En conclusion, quid des sanctions ?

Dans la mesure où l’activité est source de revenus pour l’Etat et les collectivités locales, et intéresse également la politique publique du logement, il existe bien entendu un arsenal de sanctions attachées au non-respect des obligations détaillées dans le présent article, lesquelles peuvent être particulièrement importantes.
Les amendes vont ainsi de 450 euros maximum pour l’absence de déclaration du logement en mairie… à 25.000 euros pour l’absence d’autorisation du changement d’usage.

Par ailleurs, l’Etat, bien conscient de la manne financière attachée à l’essor de la location occasionnelle, par les particuliers, de leurs résidences, s’est donné les moyens de « vérifier » le civisme de ses citoyens.
C’est ainsi qu’à compter du 1er janvier 2019, l’ensemble des plates-formes d’intermédiation (Airbnb, Homelydays, Abritel…) devront déclarer au Trésor les revenus perçus par leurs utilisateurs grâce à leur service. A bon entendeur…

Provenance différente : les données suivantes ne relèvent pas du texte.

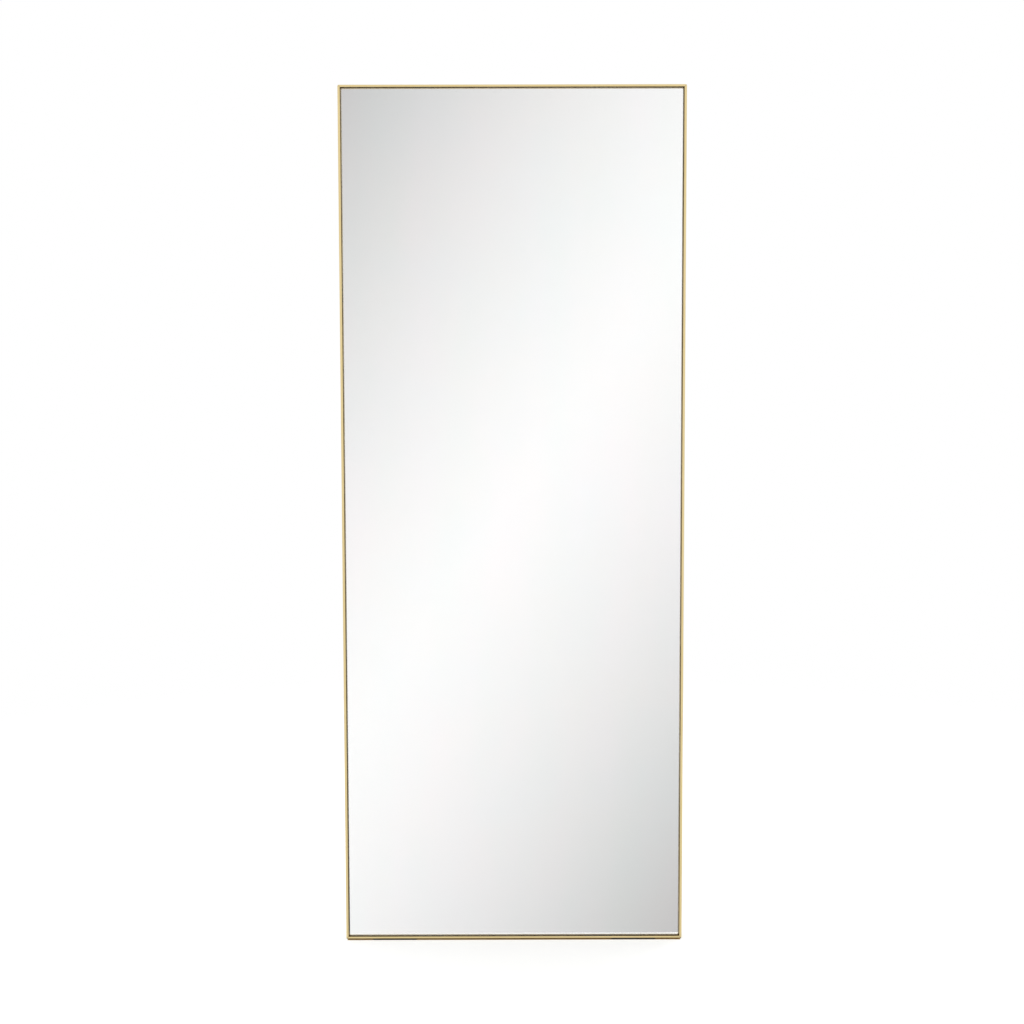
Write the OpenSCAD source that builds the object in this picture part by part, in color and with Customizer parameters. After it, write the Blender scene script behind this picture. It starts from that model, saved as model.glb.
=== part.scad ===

Bernard RINEAU, Avocat Associé chez RINEAU & Associés François CHOMARD, Avocat chez RINEAU & Associés http://www.rineauassocies.com

[1Le présent article ne traite pas du cas des meublés à l’usage exclusif du locataire (chambre d’hôtes, etc…), ni des hypothèses dans lesquelles l’activité est susceptible d’être qualifiée d’activité commerciale, artisanale ou professionnelle (cas d’une multitude d’annonces gérées par une seule personne, etc…).

[2La location de chambres uniquement n’est pas envisagée dans cet article.

[3La résidence principale est celle qui est occupée 8 mois minimum par an, sauf obligation professionnelle, raison de santé ou cas de force majeure (Article 2 de la loi n° 89-462 du 6 juillet 1989 tendant à améliorer les rapports locatifs et portant modification de la loi n° 86-1290 du 23 décembre 1986).

[4Outre Paris, Bordeaux et Nice, il s’agit, en l’état, de Lyon, Marseille, Lille, Montpellier, Nantes, Rennes, Strasbourg et Toulouse.